Foi com satisfação que me apercebi de quanto isto lhes está a peito em sua missão: do que estão a fazer no sentido de defender e valorizar tais bens, em bom entendimento com as Autoridades públicas. Estas, respeitando a competência eclesiástica, não podem deixar de dispensar a sua atenção àquilo que é simultaneamente património religioso e património cultural da Nação.

8. Agradeço a visita que me fizeram. Sei que estão persuadidos de que realmente tem razão o Apóstolo, quando confessa: “Tudo posso naquele que me dá força” (Fil 4, 13). Regozijo-me com os Senhores pelo bom funcionamento do “Regional” e pelo que puderam escreverem seu Relatório global: “Nossos Bispos, efetiva e afetivamente, procuram caminhar juntos, sendo sempre um sinal de união”.

Encerrando-se, com o grupo dos Senhores, o ciclo desta visita “ad limina Apostolorum” dos Irmãos Bispos brasileiros, o meu pensamento voa até Fortaleza, onde tive a alegria de ver a todos juntos, os que então integravam sua Conferência Episcopal, a grande maioria dos que encontrei ao longo deste ano. E, evocando como válido quanto nessa circunstancia lhes dizia, fraternamente, peco ao Apóstolo e Sumo Sacerdote da fé que professamos, Jesus Cristo (cf. Hb 3, 1), para todos sem excepção, a fidelidade Aquele que os constituiu Pastores da Igreja que está no Brasil, porção extensa da una e única Igreja de Cristo.

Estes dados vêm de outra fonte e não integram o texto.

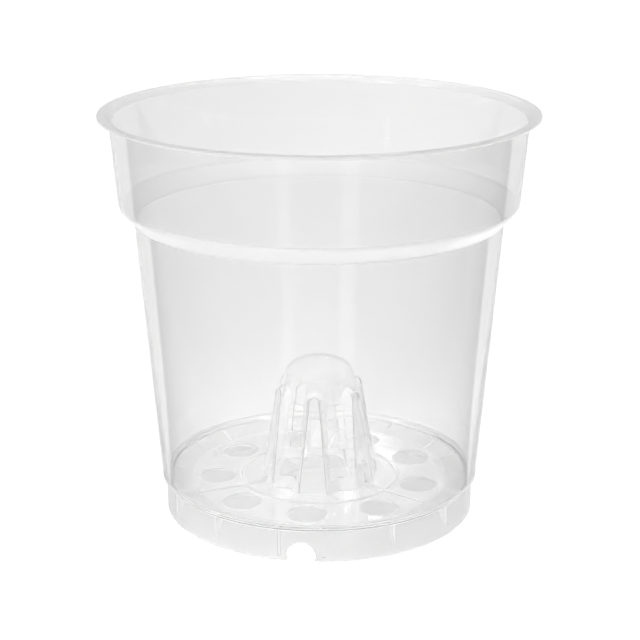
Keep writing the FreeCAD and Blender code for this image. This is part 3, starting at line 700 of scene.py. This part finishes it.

Imploro para todos e para as suas Comunidades diocesanas a celeste protecção de Nossa Senhora, que me confirmaram continuar em sua Região a ter um lugar de relevo na piedade do povo fiel. Numerosas são as romarias e festas a Ela dedicadas, onde acodem os fiéis. Que encontrem sempre o espaço e impulso catequético para retemperar a própria fé em Cristo, olhando para Maria Santíssima. Ao seu Coração Imaculado confio a Igreja que está em Minas Gerais, Espírito Santo e em todo o Brasil.

Seja penhor da minha comunhão e participação em seus trabalhos, alegrias e esperanças de Pastores a Bênção Apostólica que lhes dou, de todo o coração, e faço extensiva às suas Comunidades diocesanas.